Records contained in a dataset
#####

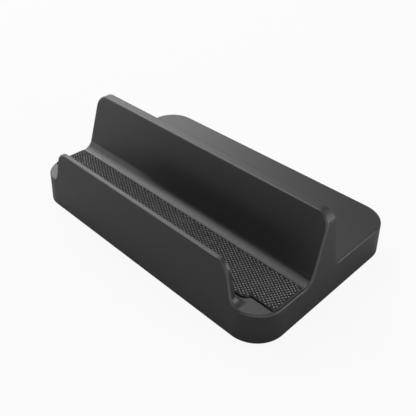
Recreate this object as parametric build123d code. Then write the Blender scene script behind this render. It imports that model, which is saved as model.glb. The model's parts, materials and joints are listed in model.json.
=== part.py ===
from build123d import *
import math
import os

# Cradle docking station. X runs along the trough, -Y is the lip side, +Y the deck side, +Z is up.
# The origin is the middle of the footprint on the surface that the feet stand on.

# Body
rim_length = 130.0
rim_width = 81.4
rim_corner = 11.8
side_draft = 3.1
foot_proud = 0.8
floor_rise = 13.0
deck_rise = 13.3
skin = 2.0
edge_round = 0.8

# Back rest: the front face leans back, the rear face leans forward, the ends carry the body's draft
trough_width = 24.3
rest_height = 25.6
rest_front_lean = 16.3
rest_rear_lean = 6.8
rest_top_thickness = 4.3
rest_corner = 6.0
rest_rear_fillet = 3.0
rest_cove_radius = 5.0

# Front lip
lip_height = 15.55
lip_thickness = 1.8
lip_end_inset = 13.0
lip_end_lean = 15.4
lip_corner = 5.6
lip_end_fillet = 3.8
lip_cove_radius = 2.5

# Mat in the trough
mat_thickness = 0.9
mat_film = 0.15
mat_recess = 0.5
mat_rim = 0.95
mat_gap = 0.06
mat_front_gap = 0.3
mat_setback = 5.0
mat_tab_reach = 1.8
mat_tab_corner = 3.2

# Base plate, feet and ballast
base_thickness = 1.6
base_gap = 0.15
foot_diameter = 10.0
foot_recess = 0.8
foot_gap = 0.1
foot_inset_x = 10.0
foot_inset_y = 9.5
ballast_end_gap = 4.0
ballast_setback = 3.7
ballast_width = 20.0
ballast_thickness = 5.0
ballast_hole_inset = 8.0
ballast_boss_diameter = 5.0
ballast_boss_drop = 0.3
ballast_head_diameter = 7.0

# Base screws: pan heads in wells of the base plate, threads in bosses of the housing
boss_diameter = 6.4
boss_front_inset_x = 11.0
boss_front_inset_y = 18.7
boss_rear_inset_x = 6.6
boss_rear_inset_y = 28.7
well_rise = 2.0
well_wall = 1.4
web_thickness = 1.2
base_head_diameter = 4.6
base_head_height = 1.7
base_shank_diameter = 2.6
screw_end_gap = 1.1
head_gap = 0.2
shank_gap = 0.05

# Board
board_end_gap = 0.5
board_depth = 32.0
board_thickness = 1.6
board_corner = 3.0
board_setback = 0.5
head_room = 0.8
standoff_diameter = 5.0
board_screw_diameter = 2.0
board_head_diameter = 3.8
board_head_height = 1.2
board_screw_inset = 3.5
standoff_floor = 0.7

# Receptacles on the board's rear edge, mouths just behind the rear skin
mouth_gap = 0.25
port_gap = 0.2
shell_wall = 0.3
tongue_setback = 0.8
insulator_depth = 4.0
port_margin = 1.7
usb_a_count = 3
usb_a_width = 13.1
usb_a_height = 5.7
usb_a_depth = 14.0
usb_a_tongue_width = 11.1
usb_a_tongue_thickness = 1.84
usb_a_tongue_drop = 0.7
usb_a_contact_width = 1.0
usb_a_contact_thickness = 0.2
usb_a_contact_pitch = 2.3
usb_a_contact_length = 7.0
hdmi_width = 15.0
hdmi_height = 5.6
hdmi_depth = 12.0
hdmi_chamfer_x = 2.3
hdmi_chamfer_z = 2.0
hdmi_tongue_width = 10.0
hdmi_tongue_thickness = 1.4
usb_c_width = 8.94
usb_c_height = 3.2
usb_c_depth = 8.0
usb_c_tongue_width = 6.7
usb_c_tongue_thickness = 0.7

# Parts on the board, each placed at a share of the board's length from its middle
hub_chip_side = 9.0
hub_chip_share = 0.10
video_chip_side = 7.0
video_chip_share = -0.21
power_chip_side = 5.0
power_chip_share = -0.12
chip_thickness = 1.0
pad_thickness = 0.5
sink_length = 24.0
sink_width = 14.0
sink_base = 1.0
fin_count = 7
fin_thickness = 0.8
crystal_length = 3.2
crystal_width = 2.5
crystal_height = 0.8
crystal_share = -0.06
inductor_side = 5.0
inductor_height = 2.8
inductor_corner = 0.8
inductor_share = 0.34
inductor_pitch = 7.0
inductor_count = 3
can_diameter = 5.0
can_height = 5.4
can_share = -0.34
can_pitch = 6.5
can_count = 2
chip_capacitor_length = 1.6
chip_capacitor_width = 0.8
chip_capacitor_pitch = 3.0
chip_capacitor_count = 6
chip_capacitor_inset = 2.0

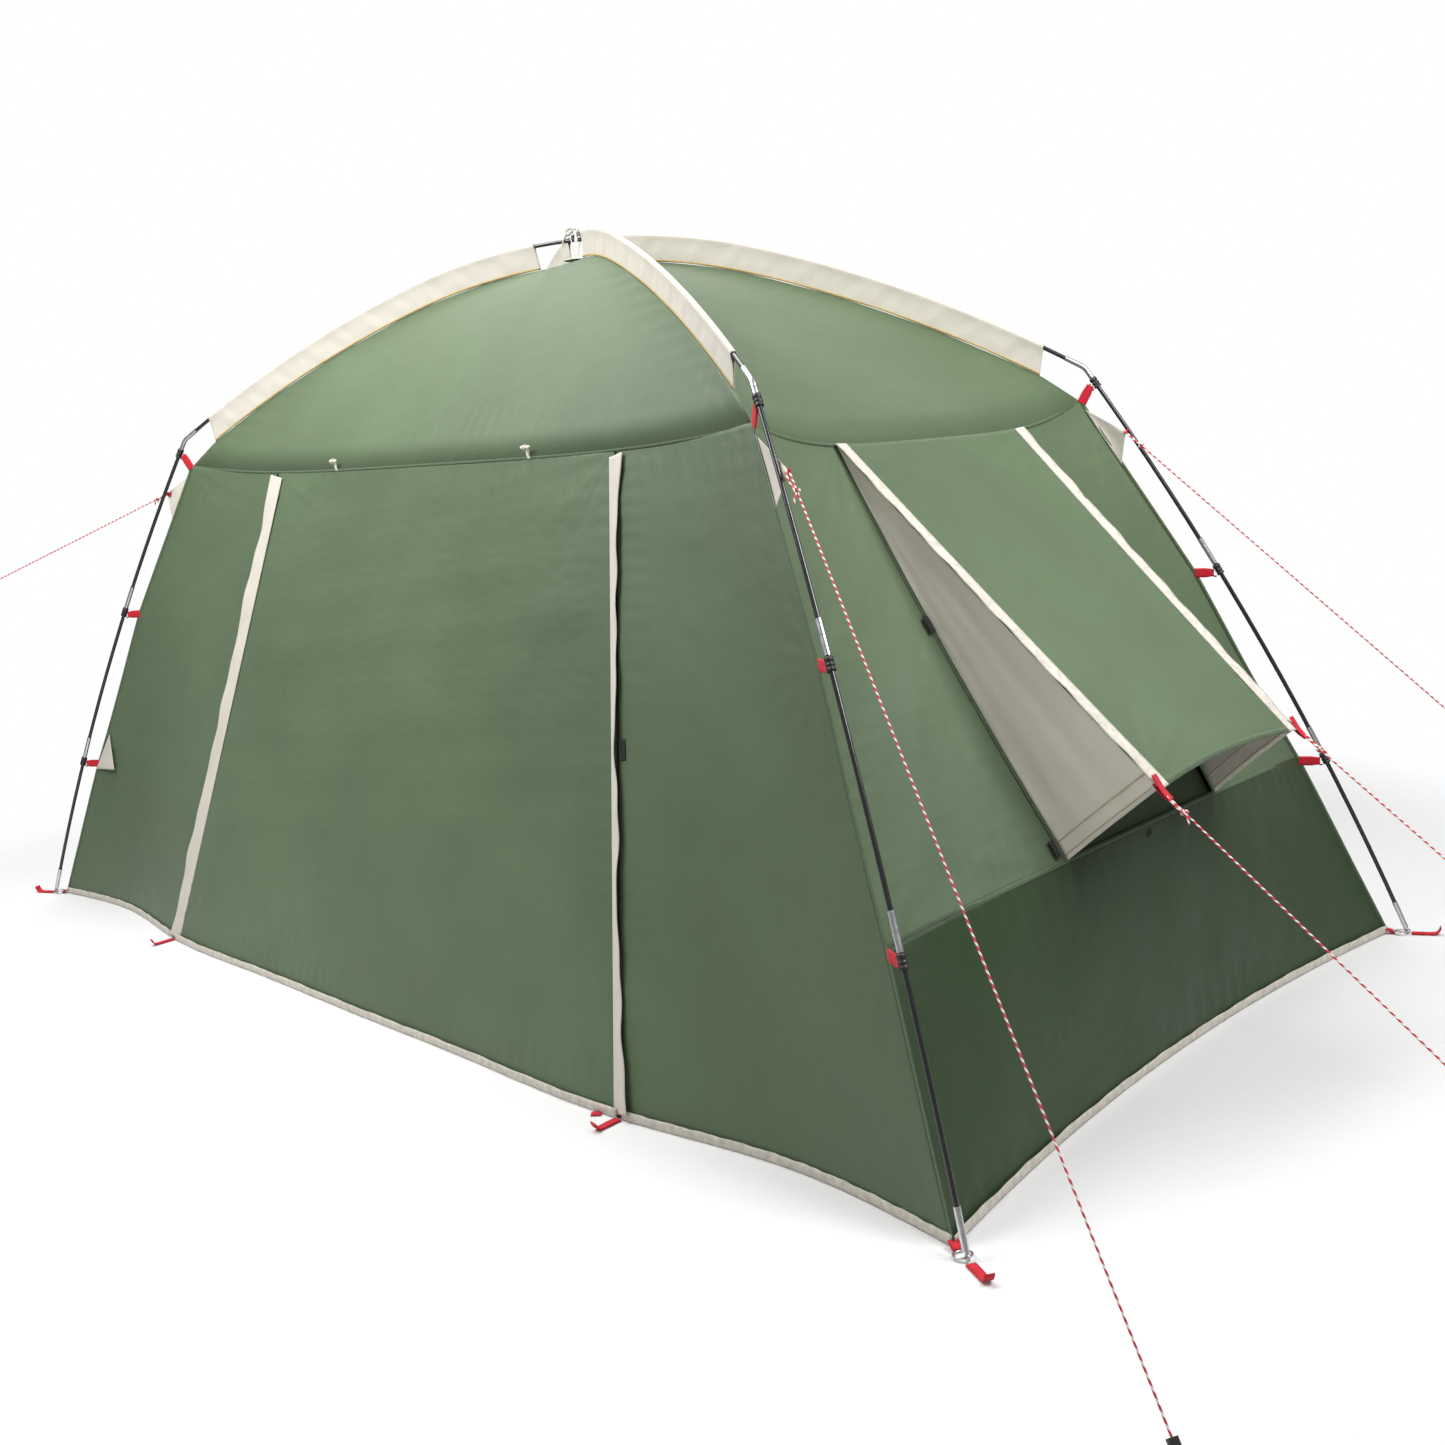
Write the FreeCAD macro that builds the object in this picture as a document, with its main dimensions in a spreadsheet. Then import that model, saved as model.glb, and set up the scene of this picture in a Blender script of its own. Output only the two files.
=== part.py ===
import FreeCAD, Part
import math
import os
from FreeCAD import Placement, Rotation, Vector

# A family tent on two crossed poles. Origin: middle of the footprint on the ground, +X along the long
# side, -Y the side with the door, +Z up. Millimetres.

SIZES = {
    # ground plan and poles
    "foot_span_x": 4000.0,
    "foot_span_y": 2040.0,
    "pole_radius": 5.5,
    "pole_bore": 3.2,
    "sleeve_metal_radius": 6.75,
    "sleeve_metal_bore": 5.65,
    "cord_core_radius": 1.2,
    "leg_radius": 8880.0,
    "leg_lean_foot": 21.9,
    "leg_lean_top": 33.0,
    "leg_run": 1750.0,
    "arch_end_reach": 1392.0,
    "arch_end_height": 1583.0,
    "arch_end_slope": 30.3,
    "arch_side_radius": 4100.0,
    "arch_turn_low": 17.5,
    "arch_turn_high": 15.45,
    # cloth
    "fabric": 2.0,
    "hem_height": 22.0,
    "seam_drop": 70.0,
    "seam_foot": 2189.0,
    "seam_top": 1410.0,
    "seam_top_height": 1478.0,
    "seam_bow": 25.0,
    "seam_gap": 4.0,
    # webbing, guy lines and small parts
    "webbing": 1.6,
    "webbing_width": 25.0,
    "guy_radius": 2.0,
    "clip_radius": 10.0,
    "clip_length": 30.0,
    "ring_radius": 17.5,
    "ring_wire": 2.2,
    "toggle_radius": 4.5,
    "toggle_length": 36.0,
    "tape": 1.5,
}
AXIS_Z = Vector(0, 0, 1)
doc = FreeCAD.newDocument("Tent")
sheet = doc.addObject("Spreadsheet::Sheet", "Sizes")
for row, (alias, value) in enumerate(SIZES.items(), start=1):
    sheet.set(f"A{row}", alias)
    sheet.set(f"B{row}", str(value))
    sheet.setAlias(f"B{row}", alias)
doc.recompute()
NODES = {}


def size(alias):
    """A driving dimension, read from the sheet."""
    return float(sheet.get(alias))


def bind(item, prop, formula):
    item.setExpression(prop, formula)


def node(label, *members):
    """One sub-part: a single object, or a group of alike solids kept as separate solids."""
    if len(members) == 1:
        part = members[0]
    else:
        part = doc.addObject("Part::Compound", label)
        part.Links = list(members)
    part.Label = label
    NODES[label] = part
    return part


def shape(name, geometry):
    helper = doc.addObject("Part::Feature", name)
    helper.Shape = geometry
    return helper


def turned(base, axis):
    """Placement at base with local Z along axis."""
    return Placement(Vector(base), Rotation(AXIS_Z, Vector(axis)))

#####

**REQUEST:**
Output all of the material, please, exactly as it stands.

**EXERCISE RESULT:**
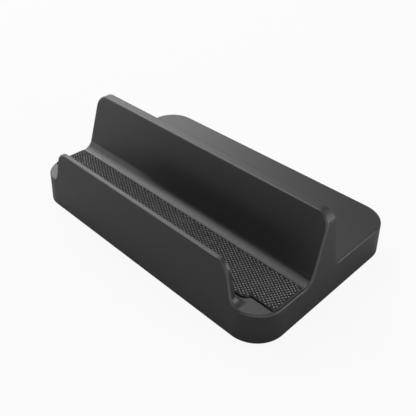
Recreate this object as parametric build123d code. Then write the Blender scene script behind this render. It imports that model, which is saved as model.glb. The model's parts, materials and joints are listed in model.json.
=== part.py ===
from build123d import *
import math
import os

# Cradle docking station. X runs along the trough, -Y is the lip side, +Y the deck side, +Z is up.
# The origin is the middle of the footprint on the surface that the feet stand on.

# Body
rim_length = 130.0
rim_width = 81.4
rim_corner = 11.8
side_draft = 3.1
foot_proud = 0.8
floor_rise = 13.0
deck_rise = 13.3
skin = 2.0
edge_round = 0.8

# Back rest: the front face leans back, the rear face leans forward, the ends carry the body's draft
trough_width = 24.3
rest_height = 25.6
rest_front_lean = 16.3
rest_rear_lean = 6.8
rest_top_thickness = 4.3
rest_corner = 6.0
rest_rear_fillet = 3.0
rest_cove_radius = 5.0

# Front lip
lip_height = 15.55
lip_thickness = 1.8
lip_end_inset = 13.0
lip_end_lean = 15.4
lip_corner = 5.6
lip_end_fillet = 3.8
lip_cove_radius = 2.5

# Mat in the trough
mat_thickness = 0.9
mat_film = 0.15
mat_recess = 0.5
mat_rim = 0.95
mat_gap = 0.06
mat_front_gap = 0.3
mat_setback = 5.0
mat_tab_reach = 1.8
mat_tab_corner = 3.2

# Base plate, feet and ballast
base_thickness = 1.6
base_gap = 0.15
foot_diameter = 10.0
foot_recess = 0.8
foot_gap = 0.1
foot_inset_x = 10.0
foot_inset_y = 9.5
ballast_end_gap = 4.0
ballast_setback = 3.7
ballast_width = 20.0
ballast_thickness = 5.0
ballast_hole_inset = 8.0
ballast_boss_diameter = 5.0
ballast_boss_drop = 0.3
ballast_head_diameter = 7.0

# Base screws: pan heads in wells of the base plate, threads in bosses of the housing
boss_diameter = 6.4
boss_front_inset_x = 11.0
boss_front_inset_y = 18.7
boss_rear_inset_x = 6.6
boss_rear_inset_y = 28.7
well_rise = 2.0
well_wall = 1.4
web_thickness = 1.2
base_head_diameter = 4.6
base_head_height = 1.7
base_shank_diameter = 2.6
screw_end_gap = 1.1
head_gap = 0.2
shank_gap = 0.05

# Board
board_end_gap = 0.5
board_depth = 32.0
board_thickness = 1.6
board_corner = 3.0
board_setback = 0.5
head_room = 0.8
standoff_diameter = 5.0
board_screw_diameter = 2.0
board_head_diameter = 3.8
board_head_height = 1.2
board_screw_inset = 3.5
standoff_floor = 0.7

# Receptacles on the board's rear edge, mouths just behind the rear skin
mouth_gap = 0.25
port_gap = 0.2
shell_wall = 0.3
tongue_setback = 0.8
insulator_depth = 4.0
port_margin = 1.7
usb_a_count = 3
usb_a_width = 13.1
usb_a_height = 5.7
usb_a_depth = 14.0
usb_a_tongue_width = 11.1
usb_a_tongue_thickness = 1.84
usb_a_tongue_drop = 0.7
usb_a_contact_width = 1.0
usb_a_contact_thickness = 0.2
usb_a_contact_pitch = 2.3
usb_a_contact_length = 7.0
hdmi_width = 15.0
hdmi_height = 5.6
hdmi_depth = 12.0
hdmi_chamfer_x = 2.3
hdmi_chamfer_z = 2.0
hdmi_tongue_width = 10.0
hdmi_tongue_thickness = 1.4
usb_c_width = 8.94
usb_c_height = 3.2
usb_c_depth = 8.0
usb_c_tongue_width = 6.7
usb_c_tongue_thickness = 0.7

# Parts on the board, each placed at a share of the board's length from its middle
hub_chip_side = 9.0
hub_chip_share = 0.10
video_chip_side = 7.0
video_chip_share = -0.21
power_chip_side = 5.0
power_chip_share = -0.12
chip_thickness = 1.0
pad_thickness = 0.5
sink_length = 24.0
sink_width = 14.0
sink_base = 1.0
fin_count = 7
fin_thickness = 0.8
crystal_length = 3.2
crystal_width = 2.5
crystal_height = 0.8
crystal_share = -0.06
inductor_side = 5.0
inductor_height = 2.8
inductor_corner = 0.8
inductor_share = 0.34
inductor_pitch = 7.0
inductor_count = 3
can_diameter = 5.0
can_height = 5.4
can_share = -0.34
can_pitch = 6.5
can_count = 2
chip_capacitor_length = 1.6
chip_capacitor_width = 0.8
chip_capacitor_pitch = 3.0
chip_capacitor_count = 6
chip_capacitor_inset = 2.0

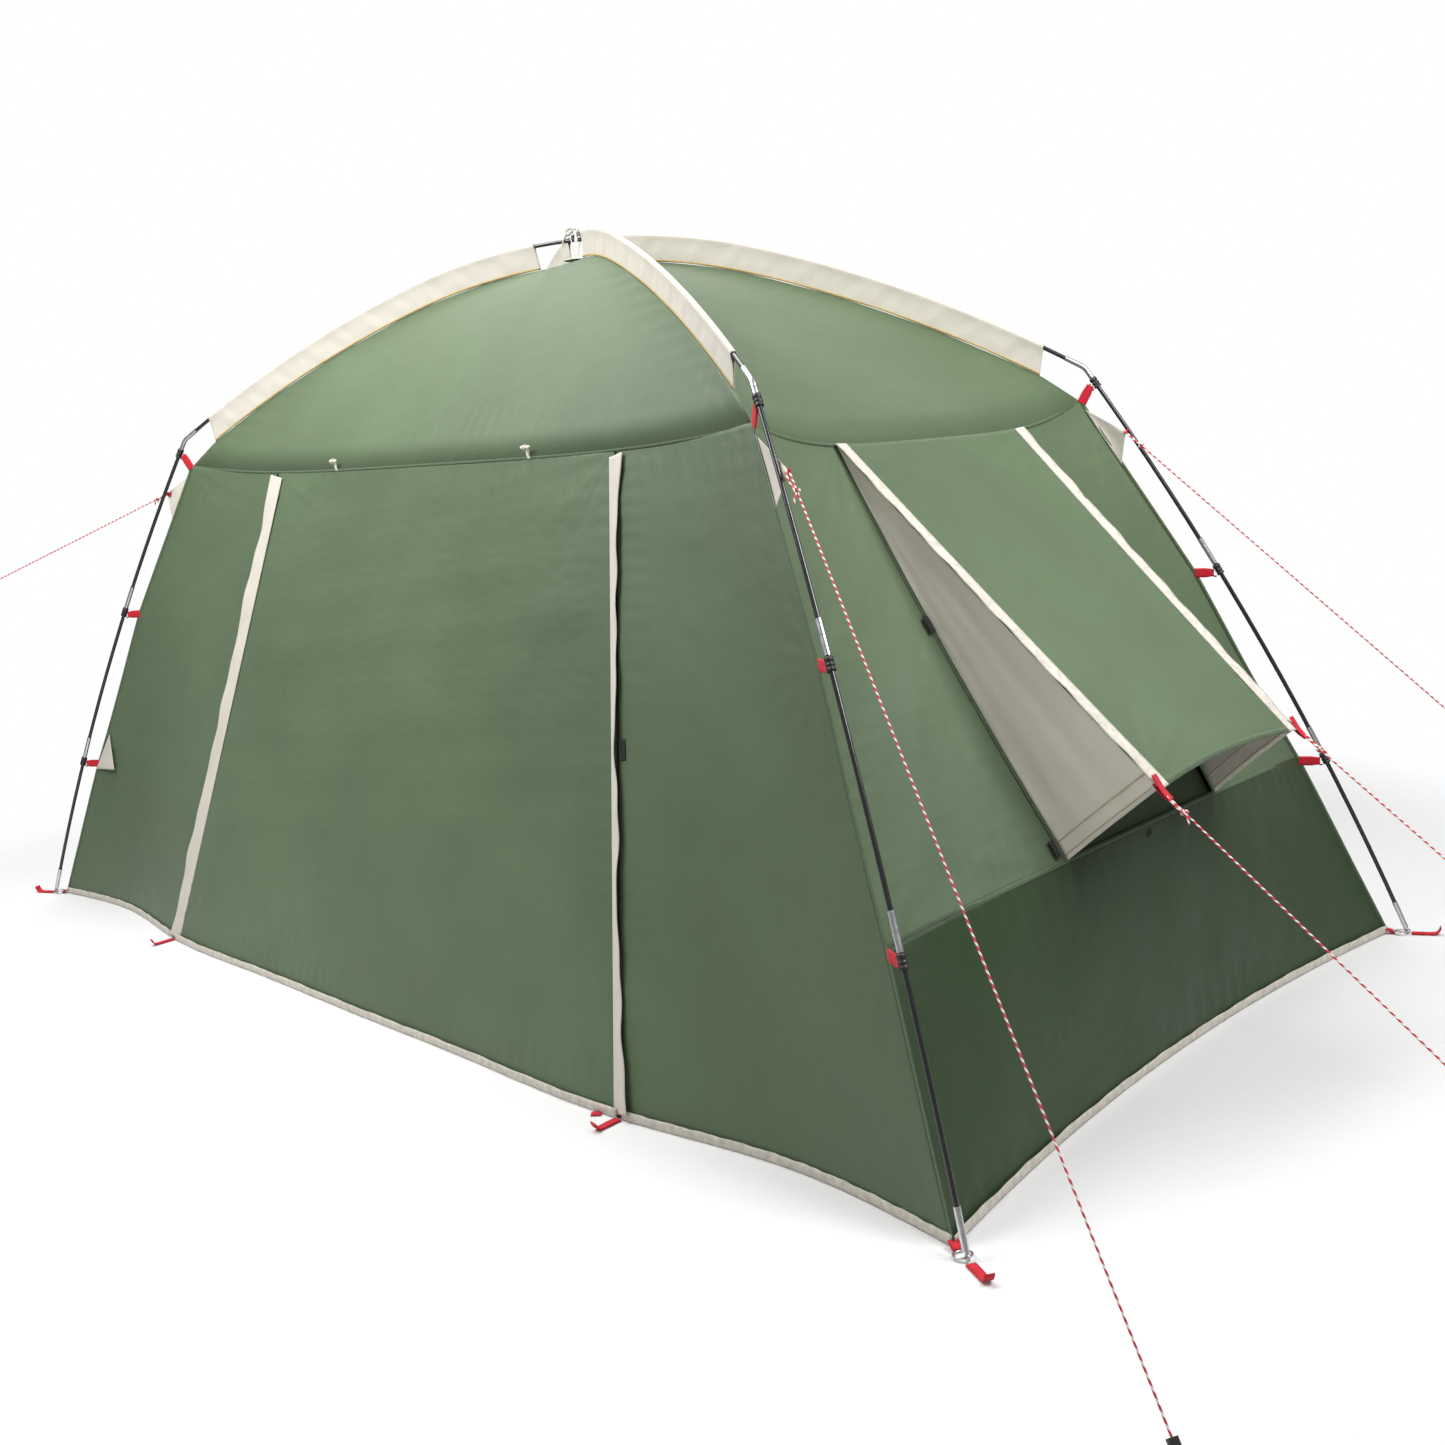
Write the FreeCAD macro that builds the object in this picture as a document, with its main dimensions in a spreadsheet. Then import that model, saved as model.glb, and set up the scene of this picture in a Blender script of its own. Output only the two files.
=== part.py ===
import FreeCAD, Part
import math
import os
from FreeCAD import Placement, Rotation, Vector

# A family tent on two crossed poles. Origin: middle of the footprint on the ground, +X along the long
# side, -Y the side with the door, +Z up. Millimetres.

SIZES = {
    # ground plan and poles
    "foot_span_x": 4000.0,
    "foot_span_y": 2040.0,
    "pole_radius": 5.5,
    "pole_bore": 3.2,
    "sleeve_metal_radius": 6.75,
    "sleeve_metal_bore": 5.65,
    "cord_core_radius": 1.2,
    "leg_radius": 8880.0,
    "leg_lean_foot": 21.9,
    "leg_lean_top": 33.0,
    "leg_run": 1750.0,
    "arch_end_reach": 1392.0,
    "arch_end_height": 1583.0,
    "arch_end_slope": 30.3,
    "arch_side_radius": 4100.0,
    "arch_turn_low": 17.5,
    "arch_turn_high": 15.45,
    # cloth
    "fabric": 2.0,
    "hem_height": 22.0,
    "seam_drop": 70.0,
    "seam_foot": 2189.0,
    "seam_top": 1410.0,
    "seam_top_height": 1478.0,
    "seam_bow": 25.0,
    "seam_gap": 4.0,
    # webbing, guy lines and small parts
    "webbing": 1.6,
    "webbing_width": 25.0,
    "guy_radius": 2.0,
    "clip_radius": 10.0,
    "clip_length": 30.0,
    "ring_radius": 17.5,
    "ring_wire": 2.2,
    "toggle_radius": 4.5,
    "toggle_length": 36.0,
    "tape": 1.5,
}
AXIS_Z = Vector(0, 0, 1)
doc = FreeCAD.newDocument("Tent")
sheet = doc.addObject("Spreadsheet::Sheet", "Sizes")
for row, (alias, value) in enumerate(SIZES.items(), start=1):
    sheet.set(f"A{row}", alias)
    sheet.set(f"B{row}", str(value))
    sheet.setAlias(f"B{row}", alias)
doc.recompute()
NODES = {}


def size(alias):
    """A driving dimension, read from the sheet."""
    return float(sheet.get(alias))


def bind(item, prop, formula):
    item.setExpression(prop, formula)


def node(label, *members):
    """One sub-part: a single object, or a group of alike solids kept as separate solids."""
    if len(members) == 1:
        part = members[0]
    else:
        part = doc.addObject("Part::Compound", label)
        part.Links = list(members)
    part.Label = label
    NODES[label] = part
    return part


def shape(name, geometry):
    helper = doc.addObject("Part::Feature", name)
    helper.Shape = geometry
    return helper


def turned(base, axis):
    """Placement at base with local Z along axis."""
    return Placement(Vector(base), Rotation(AXIS_Z, Vector(axis)))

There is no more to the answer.